You really need to see this film. But keep a handkerchief near by.

A couple of days ago we'd felt the urge to get out of the flat and decided on a day trip to Norfolk. I worked on a newspaper in a medium-sized market town called Dereham about 10 years ago, and one of the stories I'd covered was how a group of railway enthusiasts were trying to re-open the branch line into the town and run it themselves as a locally-owned tourist attraction and commuter line. Some years after I left they succeeded, more or less, and we thought we'd have a look at it. The back-up plan, in case we didn't get up there in time for the last train, was to visit Wymondham Abbey, which we'd never been to before and which is next to the furthest end of the line from Dereham. (Pronunciation note for those forriners not up on talking Norfolk – you say it “Wind'm”, not “Wy-mond-ham”.)

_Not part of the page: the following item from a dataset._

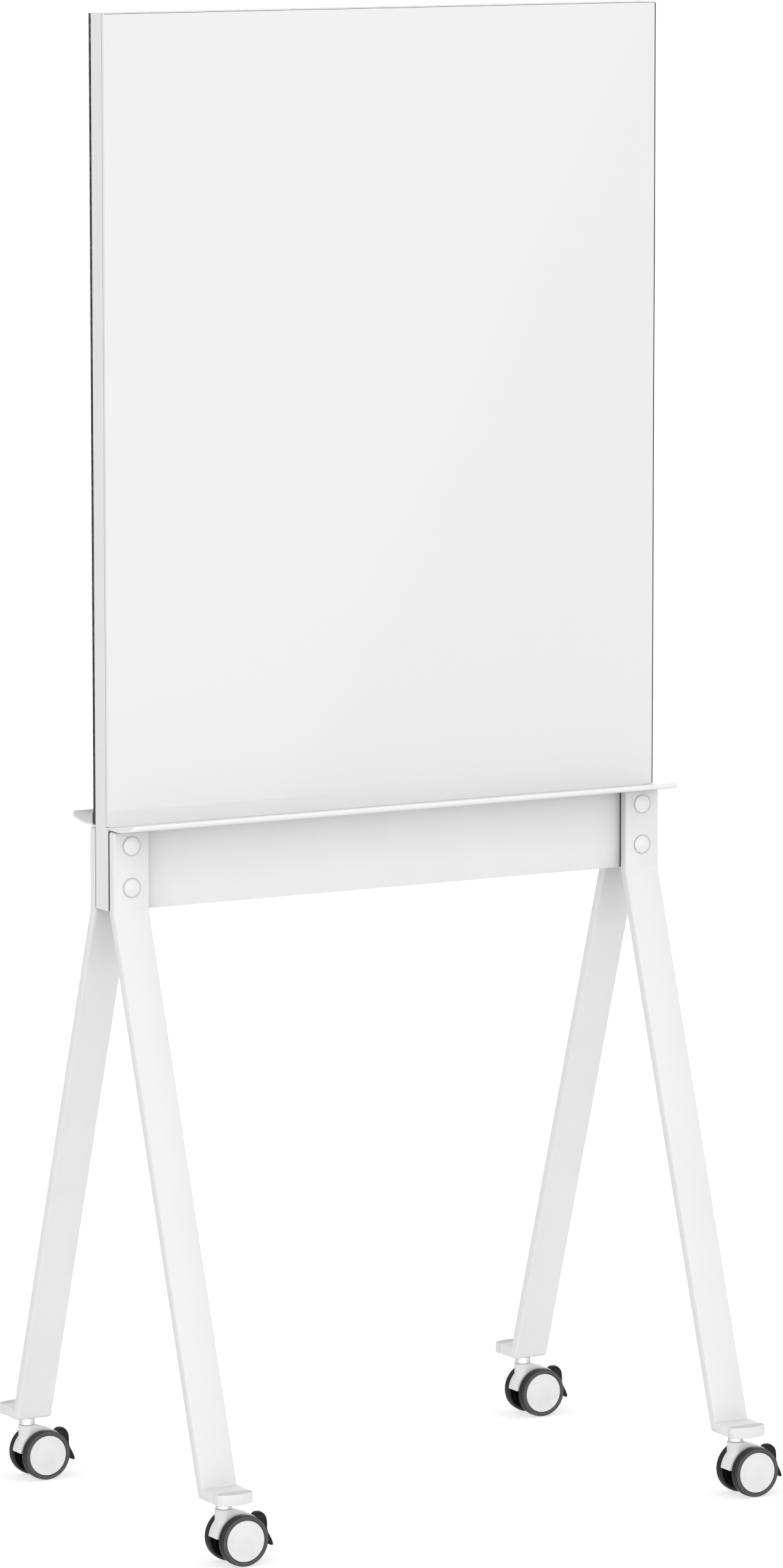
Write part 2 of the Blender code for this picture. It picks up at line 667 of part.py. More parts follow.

Naturally, we missed the train by about 10 minutes so we ended up at the abbey. Like a lot of abbeys it was a major establishment before Henry VIII struck, but unlike most it wasn't reduced entirely to rubble. Although there are a fair few ruins on the site, the old abbey church survived and continued as the town's church. I've seen smaller cathedrals. It really is quite an astonishing building.

A tower tall enough to interfere with air traffic gapes open to the elements. On one side its walls continue as ruins or as mere hummocks in the grass. On the other its door and windows are all bricked up and it sprouts a church the size of an aircraft hanger, with an equally big tower at the other end. The shift in perspective from centuries-old ruin to functional building in just a few feet is truly brainbending.

A small corps of flower-arrangers were scuttling in with baskets of white blooms and there was a tour guide as well, wearing a metal insignia on a ribbon that made me initially wonder whether he was the mayor, or possibly a freemason. We normally steer clear of volunteer tour guides, as it can be difficult to shut them up, but this one got the balance just right – appearing with some salient fact when you needed it, and then melting away again to allow you enjoy sights like the magnificent wooden roof beams in silence. Beloved Other Half bought a guide book, I found a friend's grandfather on the roll of honour of dead from the 1939-45 war, and we departed to have a look at the railway station.

It was like stepping through a time warp into the 1950s, except the platform was made from decidedly modern – and wobbly – scaffolding poles. All the Mid Norfolk Railway's signage, the buildings, and fixtures such as level crossing gates were of classic styles and designs that have been modernised out of existance on the main rail network – more's the pity.

The final train of the day came in while we were there – no use to us, as if we'd caught it we'd not have been able to get back again, but it was fun to be there nonetheless. The train itself was nothing special – they don't run steam or anything like that, it was a diesel of a type common during my childhood in the early 1980s. But the astonishing thing about it, if you travel on the 'proper' railways much, is that it was clean. The paintwork gleamed and the carriages were tidy – it looked like something you'd actually want to travel on, and showed up just how low our standards are in day-to-day life that we're prepared to put up with the mobile hovels some rail companies expect us to use.

So kudos to a second set of mid-Norfolk volunteer enthusiasts – they've obviously got the right idea up there.

To end the day we took a road that runs along broadly the same route as the railway, criss-crossing over and under bridges along the way, to my old home of Dereham. There I revisited a few old haunts, nearly ran into a former colleague but dodged just in time, and passed my old local while a Big Brother programme was on the TV by the bar, visible through the open door. Michelle had just appeared on screen and a woman's voice screamed “kick out the slut”. So that's the point at which I knew who was going to be evicted last night.

Anyway, here's some photos, some by me and some by Beloved Other Half.

Chapter House
Chapter House
The ruined end of the Chapter House. That tiny white blob by the base is me.

Founder's stone
Founder's stone
“Founder of this abbey in 1107 Wlliam D'Albini lies nearby
and has in what he gave a perpetuity”

Double doorway
Double doorway
I was interested in the way this doorway had been bricked up twice, one when it was a grand arch, once when it was far smaller

Charlotte Chasteny Rush
Charlotte Chasteny Rush
Died 1860, aged 36. A random, but typical, gravestone in the churchyard.

Graveyard vista
Graveyard vista
The Chapter House ruins lined up behind twin stones.

Sit Boy
Sit Boy
I was amused by the way this light, which illuminates the tower at the non-ruined end, looks like a waiting sheep dog. (Or maybe it's just me who sees it…)

Towering ambition
Towering ambition
A tower. It's very tall. And partly ruined. What else to say? Lots, probably.

50s station styling
50s station styling
The Mid Norfolk Railway volunteers really know how to recapture that pre-Beeching feeling

Look - clean and fresh
Look – clean and fresh
Bright paint! Shiny sides! They probably wash it every morning too.